Output exactly, and only, the lines from the line containing "obj.parent = empty" through the line containing "before = set(bpy.data.objects)", both included.

§ **Data**
*-*-*
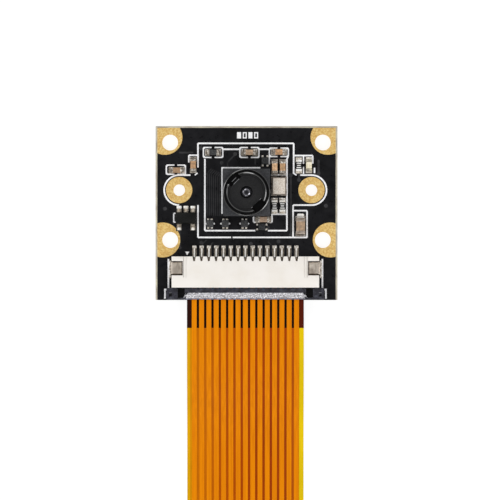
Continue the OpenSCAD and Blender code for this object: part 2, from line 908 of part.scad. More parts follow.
// The latch is a frame around the cable: tongue and bar below it, lip above it
module connector_latch() {
    back_y = mouth_y - running_gap;
    opening = ribbon_w / 2 + cable_side_gap;
    under = [top_z + running_gap, top_z + floor_t + running_gap + tongue_t];
    lip_z = conductor_top + running_gap;
    color("#3d3b47")
        translate([conn_x, 0, 0])
            difference() {
                union() {
                    block([-opening - 0.3, opening + 0.3], [latch_y, back_y], under);
                    block([-opening + running_gap, opening - running_gap], [back_y - 0.1, cavity_y - 1],
                        [under[1] - tongue_t, under[1]]);
                    run_x([-opening - 0.1, opening + 0.1])
                        polygon([[latch_y, lip_z], [latch_y, lip_z + 0.12], [latch_y + 0.18, lip_z + 0.2],
                            [back_y - 0.62, lip_top], [back_y, lip_top], [back_y, lip_z]]);
                    both_ends()
                        block([opening, housing_w / 2 + ear_out], [latch_y, back_y], [under[0], ear_top]);
                    both_ends()
                        block(arm_x, [back_y - 0.1, mouth_y + arm_reach], arm_z);
                }
                both_ends()
                    block([opening + pocket_x[0], opening + pocket_x[1]],
                        [latch_y + pocket_y, back_y + through],
                        [arm_z[1] + 0.05, lip_top + through]);
                both_ends()
                    block([opening + dimple_x[0], opening + dimple_x[1]],
                        [latch_y + dimple_y[0], latch_y + dimple_y[1]],
                        [ear_top - dimple_deep, lip_top + through]);
            }
}

// Level line of the ribbon, moved up by the given height
function ribbon_line(lift) = [for (p = ribbon_route) [p[0], p[1] + lift]];

function reversed(list) = [for (i = [len(list) - 1 : -1 : 0]) list[i]];

// A strip along the whole ribbon, between two heights over the film's middle
module ribbon_strip(x, low, high) {
    run_x(x)
        polygon(concat(ribbon_line(low), reversed(ribbon_line(high))));
}

module ribbon_film() {
    color("#8a4a08")
        translate([conn_x, 0, 0])
            ribbon_strip([-ribbon_w / 2, ribbon_w / 2], -film_t / 2, film_t / 2);
}

module ribbon_conductors() {
    color("#e58700")
        for (i = [0 : contacts - 1])
            ribbon_strip([contact_x(i) - conductor_w / 2, contact_x(i) + conductor_w / 2],
                film_t / 2, film_t / 2 + conductor_t);
}

module near_stiffener() {
    color("#1a1420")
        block([conn_x - ribbon_w / 2, conn_x + ribbon_w / 2], [-board_l / 2 - stiffener_out, route_start[0]],
            [route_start[1] - film_t / 2 - stiffener_t, route_start[1] - film_t / 2]);
}

module far_stiffener() {
    color("#1b2b6b")
        block([conn_x - ribbon_w / 2, conn_x + ribbon_w / 2], [route_end[0], route_end[0] + far_stiffener_l],
            [route_end[1] - film_t / 2 - stiffener_t, route_end[1] - film_t / 2]);
}

// Tin over the bare ends of the conductors
module bare_ends(y, level) {
    color("#d8d9dc")
        for (i = [0 : contacts - 1])
            block([contact_x(i) - conductor_w / 2, contact_x(i) + conductor_w / 2], y,
                [level, level + tin_t]);
}

module near_bare_contacts() {
    bare_ends([route_start[0] - bare_l, route_start[0]], conductor_top);
}

module far_bare_contacts() {
    bare_ends([route_end[0], route_end[0] + bare_l], route_end[1] + film_t / 2 + conductor_t);
}

module chip_body(length, width, height) {
    block([-length / 2 + end_t, length / 2 - end_t], [-width / 2 + end_t, width / 2 - end_t],
        [seat_z + end_t, seat_z + height - end_t]);
}

// Metal caps that wrap both ends of a chip part
module chip_ends(length, width, height, wrap = end_l) {
    difference() {
        for (side = [0, 180])
            rotate([0, 0, side])
                block([length / 2 - wrap, length / 2], [-width / 2, width / 2],
                    [seat_z, seat_z + height]);
        chip_body(length, width, height);
    }
}

module small_capacitor(i) {
    color("#b49a7c")
        at_place(capacitor_places[i])
            chip_body(chip_l, chip_w, cap_h);
}

module capacitor_1() { small_capacitor(0); }
module capacitor_2() { small_capacitor(1); }
module capacitor_3() { small_capacitor(2); }
module capacitor_4() { small_capacitor(3); }
module capacitor_5() { small_capacitor(4); }
module capacitor_6() { small_capacitor(5); }
module capacitor_7() { small_capacitor(6); }

module large_capacitor() {
    color("#b7a487")
        at_place(large_cap_place)
            chip_body(big_cap_l, big_cap_w, big_cap_w);
}

module capacitor_ends() {
    color("#d5d6d8") {
        for (place = capacitor_places)
            at_place(place)
                chip_ends(chip_l, chip_w, cap_h);
        at_place(large_cap_place)
            chip_ends(big_cap_l, big_cap_w, big_cap_w, big_end_l);
    }
}

module chip_resistor(i) {
    color("#202024")
        at_place(resistor_places[i])
            chip_body(chip_l, chip_w, res_h);
}

module resistor_1() { chip_resistor(0); }
module resistor_2() { chip_resistor(1); }
module resistor_3() { chip_resistor(2); }

module resistor_ends() {
    color("#d5d6d8")
        for (place = resistor_places)
            at_place(place)
                chip_ends(chip_l, chip_w, res_h);
}

module ferrite_bead() {
    color("#55575a")
        at_place(bead_place)
            chip_body(chip_l, chip_w, cap_h);
}

module bead_ends() {
    color("#d5d6d8")
        at_place(bead_place)
            chip_ends(chip_l, chip_w, cap_h);
}

module choke(i) {
    color("#6b6c70")
        at_place(choke_places[i])
            block([-choke_w / 2, choke_w / 2], [-choke_l / 2, choke_l / 2], [seat_z, seat_z + choke_h]);
}

module choke_1() { choke(0); }
module choke_2() { choke(1); }
module choke_3() { choke(2); }

module choke_terminals() {
    color("#d5d6d8")
        for (place = choke_places)
            at_place(place)
                for (side = [0, 180], x = [-1, 1])
                    rotate([0, 0, side])
                        block([(x * terminal_pitch - terminal_w) / 2, (x * terminal_pitch + terminal_w) / 2],
                            [choke_l / 2, choke_l / 2 + terminal_out], [seat_z, seat_z + choke_h * 0.7]);
}

module transistor(i) {
    color("#26262a")
        at_place(transistor_places[i])
            block([-trans_w / 2, trans_w / 2], [-trans_w / 2, trans_w / 2], [seat_z, seat_z + trans_h]);
}

module transistor_1() { transistor(0); }
module transistor_2() { transistor(1); }

module transistor_leads() {
    color("#d5d6d8")
        for (place = transistor_places)
            at_place(place)
                for (side = [0, 180], x = [-1, 1])
                    rotate([0, 0, side])
                        block([(x * lead_pitch - lead_w) / 2, (x * lead_pitch + lead_w) / 2],
                            [trans_w / 2, trans_w / 2 + lead_out], [seat_z, seat_z + 0.14]);
}

module regulator_body() {
    z = [seat_z + reg_stand, seat_z + reg_h];
    slope = 0.08;
    color("#232427")
        at_place(regulator_place)
            intersection() {
                run_x([-reg_l / 2, reg_l / 2])
                    polygon([[-reg_w / 2 + slope, z[0]], [reg_w / 2 - slope, z[0]],
                        [reg_w / 2, seat_z + reg_knee_z], [reg_w / 2 - slope, z[1]],
                        [-reg_w / 2 + slope, z[1]], [-reg_w / 2, seat_z + reg_knee_z]]);
                run_y([-reg_w / 2, reg_w / 2])
                    polygon([[-reg_l / 2 + slope, z[0]], [reg_l / 2 - slope, z[0]],
                        [reg_l / 2, seat_z + reg_knee_z], [reg_l / 2 - slope, z[1]],
                        [-reg_l / 2 + slope, z[1]], [-reg_l / 2, seat_z + reg_knee_z]]);
            }
}

// Gull-wing lead that leaves the body's +Y side at the given X
module gull_lead(x) {
    y = [reg_w / 2, reg_w / 2 + reg_reach];
    knee = seat_z + reg_knee_z;
    half = reg_lead_t / 2;
    run_x([x - reg_lead_w / 2, x + reg_lead_w / 2])
        polygon([[y[0], knee - half], [y[0] + 0.08, knee - half], [y[1] - reg_foot, seat_z],
            [y[1], seat_z], [y[1], seat_z + reg_lead_t], [y[1] - reg_foot + 0.12, seat_z + reg_lead_t],
            [y[0] + 0.16, knee + half], [y[0], knee + half]]);
}

module regulator_leads() {
    color("#cfd0d2")
        at_place(regulator_place) {
            for (i = [-1, 0, 1])
                gull_lead(i * reg_pitch);
            rotate([0, 0, 180])
                for (i = [-1, 1])
                    gull_lead(i * reg_pitch);
        }
}

module oscillator_base() {
    color("#6e6250")
        at_place(oscillator_place)
            block([-osc_w / 2, osc_w / 2], [-osc_l / 2, osc_l / 2], [seat_z, seat_z + osc_h - osc_lid_t]);
}

module oscillator_lid() {
    color("#cbbf9f")
        at_place(oscillator_place)
            block([-osc_w / 2 + osc_lid_inset, osc_w / 2 - osc_lid_inset],
                [-osc_l / 2 + osc_lid_inset, osc_l / 2 - osc_lid_inset],
                [seat_z + osc_h - osc_lid_t, seat_z + osc_h]);
}

module lamp_base() {
    color("#d8d2bf")
        at_place(lamp_place)
            block([-chip_l / 2, chip_l / 2], [-chip_w / 2, chip_w / 2], [seat_z, seat_z + led_h * 0.4]);
}

module indicator_lamp() {
    half = chip_l / 2 - end_l;
    z = [seat_z + led_h * 0.4, seat_z + led_h];
    color("#f1e3b2")
        at_place(lamp_place)
            run_y([-chip_w / 2, chip_w / 2])
                polygon([[-half, z[0]], [half, z[0]], [half - 0.06, z[1]], [-half + 0.06, z[1]]]);
}

board_laminate();
front_solder_mask();
back_solder_mask();
plated_holes();
component_pads();
printed_legend();
solder_fillets();
lens_holder();
lens_barrel();
front_lens();
middle_lens();
rear_lens();
lens_retainer();
infrared_filter();
image_sensor();
connector_housing();
connector_contacts();
connector_latch();
left_hold_down();
right_hold_down();
ribbon_film();
ribbon_conductors();
near_stiffener();
far_stiffener();
near_bare_contacts();
far_bare_contacts();
regulator_body();
regulator_leads();
oscillator_base();
oscillator_lid();
capacitor_1();
capacitor_2();
capacitor_3();
capacitor_4();
capacitor_5();
capacitor_6();
capacitor_7();
large_capacitor();
capacitor_ends();
resistor_1();
resistor_2();
resistor_3();
resistor_ends();
ferrite_bead();
bead_ends();
choke_1();
choke_2();
choke_3();
choke_terminals();
transistor_1();
transistor_2();
transistor_leads();
indicator_lamp();
lamp_base();
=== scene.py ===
"""A small camera module on its ribbon cable: finishes, fine shapes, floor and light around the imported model.

Pieces are shaped on a bench where one unit is one millimetre, and shrunk to metres when they are fitted.
"""

import logging
import math
from collections.abc import Callable, Iterator, Sequence
from contextlib import contextmanager
from dataclasses import dataclass
from enum import Enum

import bpy
from mathutils import Matrix, Vector


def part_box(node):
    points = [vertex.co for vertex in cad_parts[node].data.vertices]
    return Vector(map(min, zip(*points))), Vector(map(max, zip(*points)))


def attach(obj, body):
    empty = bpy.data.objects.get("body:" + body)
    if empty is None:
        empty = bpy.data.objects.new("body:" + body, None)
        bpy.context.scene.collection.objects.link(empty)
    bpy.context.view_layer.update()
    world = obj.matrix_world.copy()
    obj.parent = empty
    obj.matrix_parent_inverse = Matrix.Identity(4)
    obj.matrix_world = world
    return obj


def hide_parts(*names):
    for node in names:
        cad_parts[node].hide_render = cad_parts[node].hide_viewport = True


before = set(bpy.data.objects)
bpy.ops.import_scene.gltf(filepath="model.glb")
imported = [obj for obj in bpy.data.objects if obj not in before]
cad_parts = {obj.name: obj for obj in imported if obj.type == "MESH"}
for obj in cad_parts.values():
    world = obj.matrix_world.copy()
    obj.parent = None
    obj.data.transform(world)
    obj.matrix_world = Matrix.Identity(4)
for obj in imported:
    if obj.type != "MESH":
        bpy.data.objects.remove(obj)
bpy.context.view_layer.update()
LOG = logging.getLogger("camera_module")
MM = 0.001  # one millimetre, in metres
WELD = 0.001  # points closer than this are merged, in millimetres
SINK = 0.01  # how far a piece is let into what carries it, in millimetres
SMOOTH_BELOW = math.radians(32)  # edges that turn by less are shaded smooth

Pair = tuple[float, float]
Point = tuple[float, float, float]
Place = tuple[float, float, float]  # X, Y and a turn in degrees
Track = tuple[Pair, Pair, float]  # start, end and width
Piece = bpy.types.Object
Corner = bpy.types.MeshVertex
Face = bpy.types.MeshPolygon
Socket = bpy.types.NodeSocket
Tree = bpy.types.NodeTree


class Body(Enum):
    """The bodies that a piece can ride on."""

    ROOT = "root"
    LATCH = "latch"


class Pick(Enum):
    """What is selected while a piece is edited."""

    POINTS = "VERT"
    FACES = "FACE"


# ---------------------------------------------------------------- bench work


def deselect() -> None:
    """Clears the selection, so that an operator acts on one piece alone."""
    for thing in list(bpy.context.selected_objects):
        thing.select_set(False)


def focus(*pieces: Piece) -> None:
    """Selects pieces alone and makes the first one active.

    Args:
        *pieces: The pieces.
    """
    deselect()
    for piece in pieces:
        piece.select_set(True)
    bpy.context.view_layer.objects.active = pieces[0]


@contextmanager
def editing(
    piece: Piece, pick: Pick = Pick.POINTS, wanted: Callable[[Corner | Face], bool] | None = None
) -> Iterator[None]:
    """Opens a piece for editing and closes it afterwards.

    Args:
        piece: The piece to edit.
        pick: Whether points or faces are selected.
        wanted: Says which of them are selected, if not all.

    Yields:
        Nothing, while the piece is open.
    """
    focus(piece)
    bpy.ops.object.mode_set(mode="EDIT")
    bpy.ops.mesh.select_mode(type=pick.value)
    bpy.ops.mesh.select_all(action="DESELECT" if wanted else "SELECT")
    if wanted:
        bpy.ops.object.mode_set(mode="OBJECT")
        for part in piece.data.vertices if pick is Pick.POINTS else piece.data.polygons:
            part.select = wanted(part)
        bpy.ops.object.mode_set(mode="EDIT")
    yield
    bpy.ops.object.mode_set(mode="OBJECT")


def drawn(name: str, points: Sequence[Point], filled: bool) -> Piece:
    """Draws a closed outline.

    Args:
        name: Name of the piece.
        points: Its corners in order.
        filled: Whether it is a face or only a line.

    Returns:
        The outline, as a piece of its own.
    """
    deselect()
    bpy.ops.mesh.primitive_circle_add(vertices=len(points), fill_type="NGON" if filled else "NOTHING")
    piece = bpy.context.active_object
    piece.name = piece.data.name = name
    for corner, place in zip(piece.data.vertices, points):
        corner.co = place
    return piece


def prism(name: str, points: Sequence[Point], along: Point) -> Piece:
    """Fills an outline and pulls it into a solid.

    Args:
        name: Name of the piece.
        points: Corners of the outline.
        along: How far it is pulled along X, Y and Z.

    Returns:
        The solid.
    """
    piece = drawn(name, points, filled=True)
    with editing(piece, Pick.FACES):
        bpy.ops.mesh.extrude_region_move(TRANSFORM_OT_translate={"value": along})
        bpy.ops.mesh.select_all(action="SELECT")
        bpy.ops.mesh.normals_make_consistent(inside=False)
    return piece


def prism_x(name: str, outline: Sequence[Pair], x: Pair) -> Piece:
    """Runs an outline of Y and Z along X, from the first X to the second."""
    return prism(name, [(x[0], y, z) for y, z in outline], (x[1] - x[0], 0, 0))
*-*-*
§ **The response**
    obj.parent = empty
    obj.matrix_parent_inverse = Matrix.Identity(4)
    obj.matrix_world = world
    return obj


def hide_parts(*names):
    for node in names:
        cad_parts[node].hide_render = cad_parts[node].hide_viewport = True


before = set(bpy.data.objects)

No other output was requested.